— Start Material for this exercise —

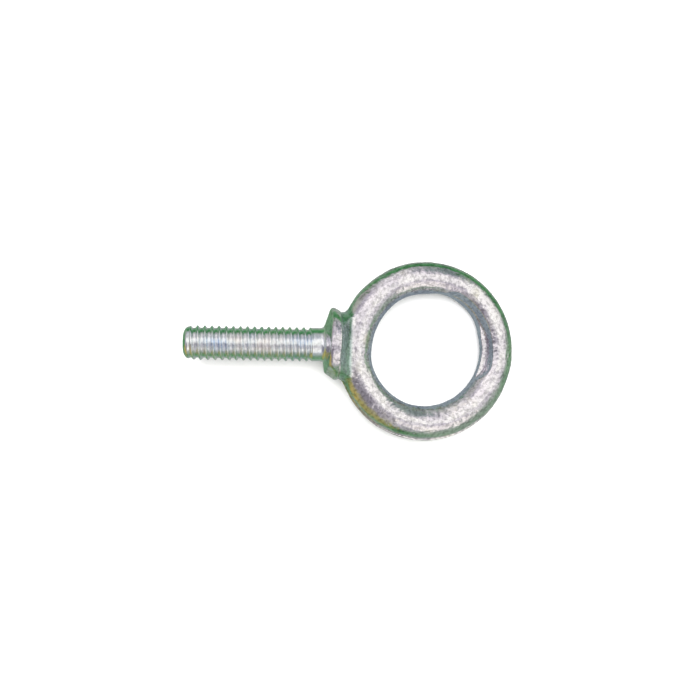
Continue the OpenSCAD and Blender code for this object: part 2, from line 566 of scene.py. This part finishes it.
def blend(make, amount, first, second):
    """A mix of two colours or vectors."""
    inputs = {"Factor": amount, 4: first, 5: second}
    return make("ShaderNodeMix", inputs, data_type="VECTOR").outputs[1]


def mix_shaders(make, amount, first, second):
    return make("ShaderNodeMixShader", {0: amount, 1: first, 2: second}).outputs["Shader"]


def ramp(make, factor, stops):
    """A colour that follows (position, colour) stops."""
    node = make("ShaderNodeValToRGB", {"Fac": factor})
    elements = node.color_ramp.elements
    for element, (position, colour) in zip(list(elements), (stops[0], stops[-1])):
        element.position = position
        element.color = (*colour, 1)
    for position, colour in stops[1:-1]:
        elements.new(position).color = (*colour, 1)
    return node.outputs["Color"]


def grain_node(make, place, scale, detail=2.0, roughness=0.6, lift=None):
    """A noise with scale features to the metre, in four dimensions where lift is given."""
    inputs = {"Vector": place, "Scale": scale, "Detail": detail, "Roughness": roughness}
    if lift is None:
        return make("ShaderNodeTexNoise", inputs).outputs["Fac"]
    inputs["W"] = lift
    return make("ShaderNodeTexNoise", inputs, noise_dimensions="4D").outputs["Fac"]


# ---------------------------------------------------------------- zinc plate

PATCH_SCALE = 240.0
SPECK_SCALE = 1700.0
FORGED_TINT = (
    (0.30, (0.66, 0.64, 0.70)),
    (0.42, (0.84, 0.80, 0.86)),
    (0.58, (0.96, 0.93, 0.96)),
    (0.72, (0.88, 0.84, 0.76)),
)
MACHINED_TINT = (
    (0.30, (0.79, 0.87, 1.00)),
    (0.45, (0.92, 0.96, 1.00)),
    (0.60, (1.00, 1.00, 1.00)),
    (0.75, (0.95, 0.90, 0.90)),
)
# The size and height of each scale of grain, and of the streaks with how far they are drawn out.
FORGED_GRAINS = ((1.5, 0.08), (0.60, 0.022), (0.26, 0.011))
FORGED_STREAKS = ((0.75, 0.055, 3.5),)
MACHINED_GRAINS = ((0.9, 0.02), (0.30, 0.008))
# In the neck's hollows the plate is rougher and carries a painted green-grey reflection and shade: its
# colour against the rest, and its added roughness.
NECK_PAINTED_REFLECTION_AND_DULLING = ((0.66, 0.84, 0.76), 0.11)


def along_tube(make, place, stretch):
    """Four coordinates in which a noise is drawn out along the eye by stretch."""
    flat = vectors(make, "SUBTRACT", place, Vector((EYE_X, EYE_Y, 0)) * MM)
    flat = vectors(make, "MULTIPLY", flat, (1, 1, 0))
    around = scaled(make, vectors(make, "NORMALIZE", flat), TUBE_CENTRE_R * MM / stretch)
    out = make("ShaderNodeCombineXYZ", {"Z": measure(make, "LENGTH", flat)}).outputs["Vector"]
    lift = make("ShaderNodeSeparateXYZ", {"Vector": place}).outputs["Z"]
    return vectors(make, "ADD", around, out), lift


def in_the_neck(make, place):
    """1 between the collar and the eye, and 0 elsewhere."""
    along = make("ShaderNodeSeparateXYZ", {"Vector": place}).outputs["X"]
    past = remap(make, along, COLLAR_T * MM, (COLLAR_T + 0.2) * MM)
    short = remap(make, along, (NECK_END - 0.2) * MM, (NECK_END + 0.5) * MM, 1.0, 0.0, "SMOOTHSTEP")
    return maths(make, "MULTIPLY", past, short)


def zinc(name, base_rough, grains, tint, speck, groove=1.0, streaks=(), hollow=None):
    """Bright zinc plate: silver, with faint lilac, blue and straw patches and a fine grain.

    speck is how bright the dark specks stay, and groove how bright the painted shade leaves the plate low
    in a thread. hollow is the painted green-grey reflection and shade tint in the neck, with the
    roughness added there."""
    material, make = new_material(name)
    place = make("ShaderNodeTexCoord").outputs["Object"]
    patches = grain_node(make, place, PATCH_SCALE, 3.0, 0.55)
    specks = remap(make, grain_node(make, place, SPECK_SCALE), 0.34, 0.56, speck, 1.0)
    radius = measure(make, "LENGTH", vectors(make, "MULTIPLY", place, (0, 1, 1)))
    # Painted shade: the plate darkens towards the root of the thread, to groove times its colour at the
    # bottom.
    low = remap(make, radius, (ROOT_R + 0.05) * MM, (CREST_R - 0.06) * MM, groove, 1.0)
    colour = scaled(make, ramp(make, patches, tint), maths(make, "MULTIPLY", specks, low))
    rough = remap(make, patches, 0.3, 0.7, base_rough - 0.05, base_rough + 0.08)
    if hollow:
        cast, dulling = hollow
        inside = in_the_neck(make, place)
        # Painted reflection and shade: the neck's colour is tinted green-grey and darkened.
        colour = blend(make, inside, colour, vectors(make, "MULTIPLY", colour, cast))
        rough = maths(make, "MULTIPLY_ADD", inside, dulling, rough)
    height = 0.0
    for size, rise in grains:
        grain = grain_node(make, place, 1.0 / (size * MM))
        height = maths(make, "MULTIPLY_ADD", grain, rise * MM, height)
    for size, rise, stretch in streaks:
        drawn, lift = along_tube(make, place, stretch)
        grain = grain_node(make, drawn, 1.0 / (size * MM), lift=lift)
        height = maths(make, "MULTIPLY_ADD", grain, rise * MM, height)
    bump = make("ShaderNodeBump", {"Height": height, "Distance": 1.0, "Strength": 1.0})
    shader = make("ShaderNodeBsdfPrincipled", {
        "Base Color": colour,
        "Metallic": 1.0,
        "Roughness": rough,
        "Normal": bump.outputs["Normal"],
    })
    make("ShaderNodeOutputMaterial", {"Surface": shader.outputs["BSDF"]})
    return material


# ---------------------------------------------------------------- the floor

# The bolt lies on the rim of its collar and the far side of its eye, so it leans this much.
RIM_LOW = Vector((COLLAR_T * 0.7, 0.0, -COLLAR_R - 0.05)) * MM
EYE_LOW = Vector((EYE_X + TUBE_CENTRE_R, EYE_Y, -TUBE_R - 0.05)) * MM
LEAN = math.atan2(EYE_LOW.z - RIM_LOW.z, EYE_LOW.x - RIM_LOW.x)
FLOOR_UP = Vector((-math.sin(LEAN), 0.0, math.cos(LEAN)))
FLOOR_RIGHT = Vector((math.cos(LEAN), 0.0, math.sin(LEAN)))
FLOOR_BACK = Vector((0.0, 1.0, 0.0))
FLOOR_HALF = 200
FADE_FROM, FADE_TO = 80, 170


def floor_material():
    """Pale from above; under the eye a painted reflection, a patch glowing a fixed grey-blue that only
    the plate's reflections show; clear elsewhere.
    """
    material, make = new_material("pale_floor")
    pale = make("ShaderNodeBsdfDiffuse", {"Color": (0.93, 0.93, 0.93, 1), "Roughness": 0.5})
    clear = make("ShaderNodeBsdfTransparent").outputs["BSDF"]
    # Painted reflection: under the eye the floor glows a fixed grey-blue for the plate to mirror.
    reflection_glow = make("ShaderNodeEmission", {"Color": (0.27, 0.33, 0.36, 1), "Strength": 1.0})
    place = make("ShaderNodeNewGeometry")
    off = measure(make, "DISTANCE", place.outputs["Position"], Vector((EYE_X, EYE_Y, -TUBE_R)) * MM)
    outside = maths(make, "GREATER_THAN", off, (BORE_R + 1.5) * MM)
    mirrored = mix_shaders(make, outside, reflection_glow.outputs["Emission"], clear)
    glossy = make("ShaderNodeLightPath").outputs["Is Glossy Ray"]
    top = mix_shaders(make, glossy, pale.outputs["BSDF"], mirrored)
    fade = remap(make, off, FADE_FROM * MM, FADE_TO * MM, kind="SMOOTHSTEP")
    gone = maths(make, "MAXIMUM", fade, place.outputs["Backfacing"])
    make("ShaderNodeOutputMaterial", {"Surface": mix_shaders(make, gone, top, clear)})
    return material


def make_floor():
    """A pale sheet, seen only from above, that fades out towards its edge."""
    mesh = bpy.data.meshes.new("floor")
    right = FLOOR_RIGHT * FLOOR_HALF * MM
    back = FLOOR_BACK * FLOOR_HALF * MM
    corners = [RIM_LOW + right * i + back * j for i, j in ((-1, -1), (1, -1), (1, 1), (-1, 1))]
    mesh.from_pydata(corners, [], [(0, 1, 2, 3)])
    mesh.materials.append(floor_material())
    new_object("floor", mesh)


# ---------------------------------------------------------------- the surroundings

# The colour from straight down, at 0, through level, at 0.5, to straight up, at 1.
SKY = (
    (0.00, (0.40, 0.44, 0.41)),
    (0.15, (0.30, 0.38, 0.31)),
    (0.27, (0.11, 0.31, 0.13)),
    (0.42, (0.05, 0.21, 0.07)),
    (0.50, (0.07, 0.22, 0.09)),
    (0.56, (0.30, 0.36, 0.31)),
    (0.65, (0.50, 0.50, 0.51)),
    (0.80, (0.56, 0.54, 0.59)),
    (0.92, (0.58, 0.56, 0.61)),
    (1.00, (0.56, 0.55, 0.58)),
)
# Azimuth, elevation and half width of each patch in degrees, then its strength and colour.
PATCHES = (
    (-50, 0, 55, 0.8, (0.32, 0.40, 0.32)),
    (0, -4, 34, 0.6, (0.26, 0.40, 0.26)),
    (145, 2, 30, 0.8, (0.46, 0.46, 0.42)),
    (-132, 2, 42, 0.95, (0.36, 0.34, 0.13)),
    (-152, -2, 24, 0.8, (0.52, 0.42, 0.12)),
    (180, -59, 32, 0.85, (0.13, 0.30, 0.15)),
    (-90, 60, 22, 0.85, (0.80, 0.77, 0.80)),
    (58, 26, 26, 0.9, (0.20, 0.27, 0.25)),
    (-142, 54, 40, 0.95, (0.24, 0.23, 0.26)),
    (99, 33, 17, 0.8, (1.00, 0.98, 0.96)),
    (-52, 29, 18, 0.75, (1.00, 0.98, 0.92)),
    (20, 22, 20, 0.6, (0.85, 0.86, 0.80)),
    (-8, 36, 20, 0.6, (0.98, 0.97, 0.94)),
    (118, 76, 20, 1.0, (1.10, 1.08, 1.05)),
    (86, 62, 20, 0.9, (1.15, 1.13, 1.10)),
    (130, 62, 19, 1.0, (1.15, 1.12, 1.10)),
    (168, 61, 19, 1.0, (1.15, 1.12, 1.10)),
    (12, 60, 26, 1.0, (1.15, 1.15, 1.08)),
    (26, 32, 22, 1.0, (1.05, 1.05, 0.98)),
    (-62, 40, 24, 0.9, (1.15, 1.11, 1.03)),
)
# Each patch is even over this share of its half width, and fades over the rest.
PATCH_CORE = 0.3


def towards(azimuth, elevation):
    """The direction at an azimuth round the floor, from +X, and an elevation over it, in degrees."""
    az, el = math.radians(azimuth), math.radians(elevation)
    flat = FLOOR_RIGHT * math.cos(az) + FLOOR_BACK * math.sin(az)
    return flat * math.cos(el) + FLOOR_UP * math.sin(el)


def make_world():
    """An open sky over grass, in soft patches, with a white backdrop for the camera."""
    world = bpy.data.worlds.new("studio")
    bpy.context.scene.world = world
    world.use_nodes = True
    world.node_tree.nodes.clear()
    make = node_maker(world.node_tree)
    way = make("ShaderNodeTexCoord").outputs["Generated"]
    level = remap(make, measure(make, "DOT_PRODUCT", way, FLOOR_UP), -1.0, 1.0)
    sky = ramp(make, level, SKY)
    for azimuth, elevation, half, strength, colour in PATCHES:
        near = measure(make, "DOT_PRODUCT", way, towards(azimuth, elevation))
        edge = math.cos(math.radians(half))
        core = math.cos(math.radians(half * PATCH_CORE))
        amount = remap(make, near, edge, core, at_high=strength, kind="SMOOTHSTEP")
        sky = blend(make, amount, sky, colour)
    light = make("ShaderNodeBackground", {"Color": sky, "Strength": 1.0})
    backdrop = make("ShaderNodeBackground", {"Color": (1, 1, 1, 1), "Strength": 1.0})
    seen = make("ShaderNodeLightPath").outputs["Is Camera Ray"]
    both = mix_shaders(make, seen, light.outputs["Background"], backdrop.outputs["Background"])
    make("ShaderNodeOutputWorld", {"Surface": both})


# ---------------------------------------------------------------- the light and the camera

LIGHT_PLACE = Vector((-20, 60, 320))
LIGHT_AIM = Vector((5, 0, 0))
LIGHT_SIZE = 220
LIGHT_POWER = 1.6
VIEW_FOOT = Vector((4.77, -0.89, 0.0))
VIEW_DISTANCE = 140.0
VIEW_WIDTH = 128.91
VIEW_ROLL = math.radians(0.97)


def make_light():
    """One large soft light high over the bolt, which lights the floor but isn't mirrored."""
    data = bpy.data.lights.new("overhead", "AREA")
    data.size = LIGHT_SIZE * MM
    data.energy = LIGHT_POWER
    lamp = new_object("overhead", data)
    lamp.location = LIGHT_PLACE * MM
    lamp.rotation_mode = "QUATERNION"
    lamp.rotation_quaternion = (LIGHT_AIM * MM - lamp.location).to_track_quat("-Z", "Y")
    lamp.visible_glossy = False


def make_camera():
    """The camera stands straight above the floor, a hand's breadth from the bolt."""
    data = bpy.data.cameras.new("camera")
    data.sensor_width = 36.0
    data.lens = data.sensor_width * VIEW_DISTANCE / VIEW_WIDTH
    data.clip_start, data.clip_end = 0.005, 5.0
    camera = new_object("camera", data)
    camera.location = (VIEW_FOOT + FLOOR_UP * VIEW_DISTANCE) * MM
    right = FLOOR_RIGHT * math.cos(VIEW_ROLL) + FLOOR_BACK * math.sin(VIEW_ROLL)
    up = FLOOR_UP.cross(right)
    camera.rotation_mode = "QUATERNION"
    camera.rotation_quaternion = Matrix((right, up, FLOOR_UP)).transposed().to_quaternion()
    bpy.context.scene.camera = camera


# ---------------------------------------------------------------- the scene

# The forged plate carries a painted green-grey reflection and shade in the neck.
make_head(zinc("zinc_forged", 0.17, FORGED_GRAINS, FORGED_TINT, 0.62,
               streaks=FORGED_STREAKS, hollow=NECK_PAINTED_REFLECTION_AND_DULLING))
# The machined plate carries painted shade low in its thread, through groove=0.92.
make_shank(zinc("zinc_machined", 0.18, MACHINED_GRAINS, MACHINED_TINT, 0.85, groove=0.92))
make_floor()
make_world()
make_light()
make_camera()

bpy.context.scene.view_settings.view_transform = "Standard"
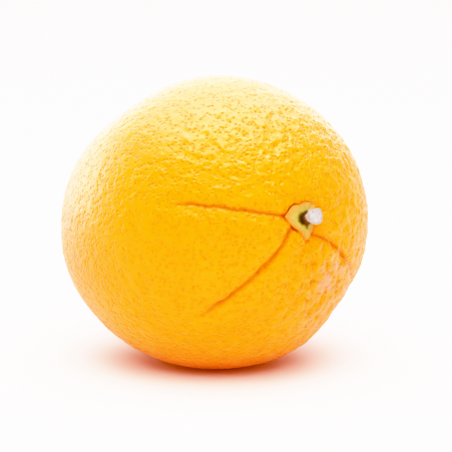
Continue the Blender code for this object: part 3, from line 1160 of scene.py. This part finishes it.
# the table is lit by itself, so that it is white all over
table_sun = bpy.data.lights.new("table light", "SUN")
table_sun.energy = 2.7
table_sun.angle = TABLE_LIGHT_SPREAD
table_light = bpy.data.objects.new("table light", table_sun)
sun_side = to_front * math.cos(TABLE_LIGHT_RISE) + Vector((0, 0, math.sin(TABLE_LIGHT_RISE)))
table_light.matrix_world = sun_side.to_track_quat("Z", "Y").to_matrix().to_4x4()
bpy.context.scene.collection.objects.link(table_light)
lit_table = bpy.data.collections.new("lit table")
lit_table.objects.link(table)
table_light.light_linking.receiver_collection = lit_table
# a red light on the table alone, which casts no shadow, stands in for the light that passes
# through the ripe peel and warms the real shadow
peel_glow = bpy.data.lights.new("glow of the peel", "SUN")
peel_glow.energy = 1.7
peel_glow.angle = TABLE_LIGHT_SPREAD
peel_glow.color = linear("#FF3827")[:3]
peel_glow.use_shadow = False
glow_light = bpy.data.objects.new("glow of the peel", peel_glow)
bpy.context.scene.collection.objects.link(glow_light)
glow_light.light_linking.receiver_collection = lit_table
# the two fills brighten the fruit only, so that its shadow stays deep
lit_fruit = bpy.data.collections.new("lit fruit")
for piece in (whole_fruit, calyx, stalk_stub):
    lit_fruit.objects.link(piece)
front_fill.light_linking.receiver_collection = lit_fruit
back_fill.light_linking.receiver_collection = lit_fruit

# tone curves: highlights roll off softly, and green and blue are held back in deep tones
ROLL_OFF = (
    (0.5, 0.5), (0.8, 0.75), (1.0, 0.86), (1.3, 0.94), (1.6, 0.97), (2.0, 0.985), (3.0, 0.998),
    (4, 1),
)
GREEN_TOE = ((0.1, 0.05), (0.2, 0.12), (0.3, 0.235), (0.4, 0.375), (0.5, 0.5), (4, 4))
BLUE_TOE = ((0.05, 0.0), (0.1, 0.012), (0.18, 0.09), (0.33, 0.3), (0.6, 0.62), (4, 4))
BRIGHTEST = 4.0
view = bpy.context.scene.view_settings
view.view_transform = "Standard"
view.use_curve_mapping = True
tones = view.curve_mapping
tones.clip_max_x = BRIGHTEST
graded = ((tones.curves[3], ROLL_OFF), (tones.curves[1], GREEN_TOE), (tones.curves[2], BLUE_TOE))
for curve, steps in graded:
    curve.points[-1].location = steps[-1]
    for step in steps[:-1]:
        curve.points.new(*step)
tones.clip_max_y = BRIGHTEST
# the deep and middle tones stay on a straight line
for point in tones.curves[3].points[:2]:
    point.handle_type = "VECTOR"
tones.update()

— End Material for this exercise —

• Given task: Extract exactly the run of lines beginning at the line with "Continue the Blender" and ending at the line with "back_fill.light_linking.receiver_collection = lit_fruit", including both ends and nothing beyond them.

• Exercise output:
Continue the Blender code for this object: part 3, from line 1160 of scene.py. This part finishes it.
# the table is lit by itself, so that it is white all over
table_sun = bpy.data.lights.new("table light", "SUN")
table_sun.energy = 2.7
table_sun.angle = TABLE_LIGHT_SPREAD
table_light = bpy.data.objects.new("table light", table_sun)
sun_side = to_front * math.cos(TABLE_LIGHT_RISE) + Vector((0, 0, math.sin(TABLE_LIGHT_RISE)))
table_light.matrix_world = sun_side.to_track_quat("Z", "Y").to_matrix().to_4x4()
bpy.context.scene.collection.objects.link(table_light)
lit_table = bpy.data.collections.new("lit table")
lit_table.objects.link(table)
table_light.light_linking.receiver_collection = lit_table
# a red light on the table alone, which casts no shadow, stands in for the light that passes
# through the ripe peel and warms the real shadow
peel_glow = bpy.data.lights.new("glow of the peel", "SUN")
peel_glow.energy = 1.7
peel_glow.angle = TABLE_LIGHT_SPREAD
peel_glow.color = linear("#FF3827")[:3]
peel_glow.use_shadow = False
glow_light = bpy.data.objects.new("glow of the peel", peel_glow)
bpy.context.scene.collection.objects.link(glow_light)
glow_light.light_linking.receiver_collection = lit_table
# the two fills brighten the fruit only, so that its shadow stays deep
lit_fruit = bpy.data.collections.new("lit fruit")
for piece in (whole_fruit, calyx, stalk_stub):
    lit_fruit.objects.link(piece)
front_fill.light_linking.receiver_collection = lit_fruit
back_fill.light_linking.receiver_collection = lit_fruit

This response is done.